I checked with _complete_debug; they indeed are.

> > +__setpriv_cap_set_element() {
> > +  # We pass through arguments added by _sequence.
> > +  local -a Oargv=( "$@" )
> > +  _alternative -O Oargv \
> > +    'special-actions:drop/obtain all caps:__setpriv_caps_all' \
> Wouldn't :(-all +all) do for the action here instead of needing another
> separate function.
> There probably ought to be a nicer way to add special all/any elements
> to a list because it comes up very often.
> > +    'minus-plus-caps:capabilities:__setpriv_capability_expressions' \
> Again, use singular form for the description.
> > +local context state state_descr line
> > +typeset -A opt_args
> Given that you've not used states, these are superfluous.
> > +  '(- : *)*'{-d,--dump}'[display the current privilege state]' \
> The exclusion list here breaks the repeatability.
> I did once look into making a special case for this in _arguments but it
> wasn't trivial.

The cleanest way to fix this that comes to my mind is to introduce a
state here and call
    _arguments '*'{-d,--dump}'[display the current privilege state]'
from the handler.
I'll send that as a separate patch in the series.

> > +  '--clear-groups[clear supplementary groups]' \
> > +  '--groups[set supplementary groups]:groups:_groups' \
> How do you specify multiple supplementary groups? If --groups is
> repeated, we need * at the beginning of the spec. Otherwise, is
> _sequence needed.

I forgot to use _sequence there.

> Are there any mutual exclusions between it and --clear-groups,
> --keep-groups and --init-groups.

Turns out they all mutually exclude each other. Added.

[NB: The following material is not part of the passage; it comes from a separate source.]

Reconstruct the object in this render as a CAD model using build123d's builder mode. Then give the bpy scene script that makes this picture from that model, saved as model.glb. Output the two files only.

> > +  '--inh-caps[set inheritable caps]:capability set: __setpriv_cap_set' \
> > +  '--ambient-caps[set ambient caps]:capability set: __setpriv_cap_set' \
> Where the _arguments descriptions are being thrown out anyway, it may be
> better to leave them out entirely and just have a single space.

Done everywhere in the code.

> > +  '--securebits[set "process securebits"]:prctl securebits:__setpriv_prctl_securebits_set' \
> Starting with this one is a run of plural descriptions.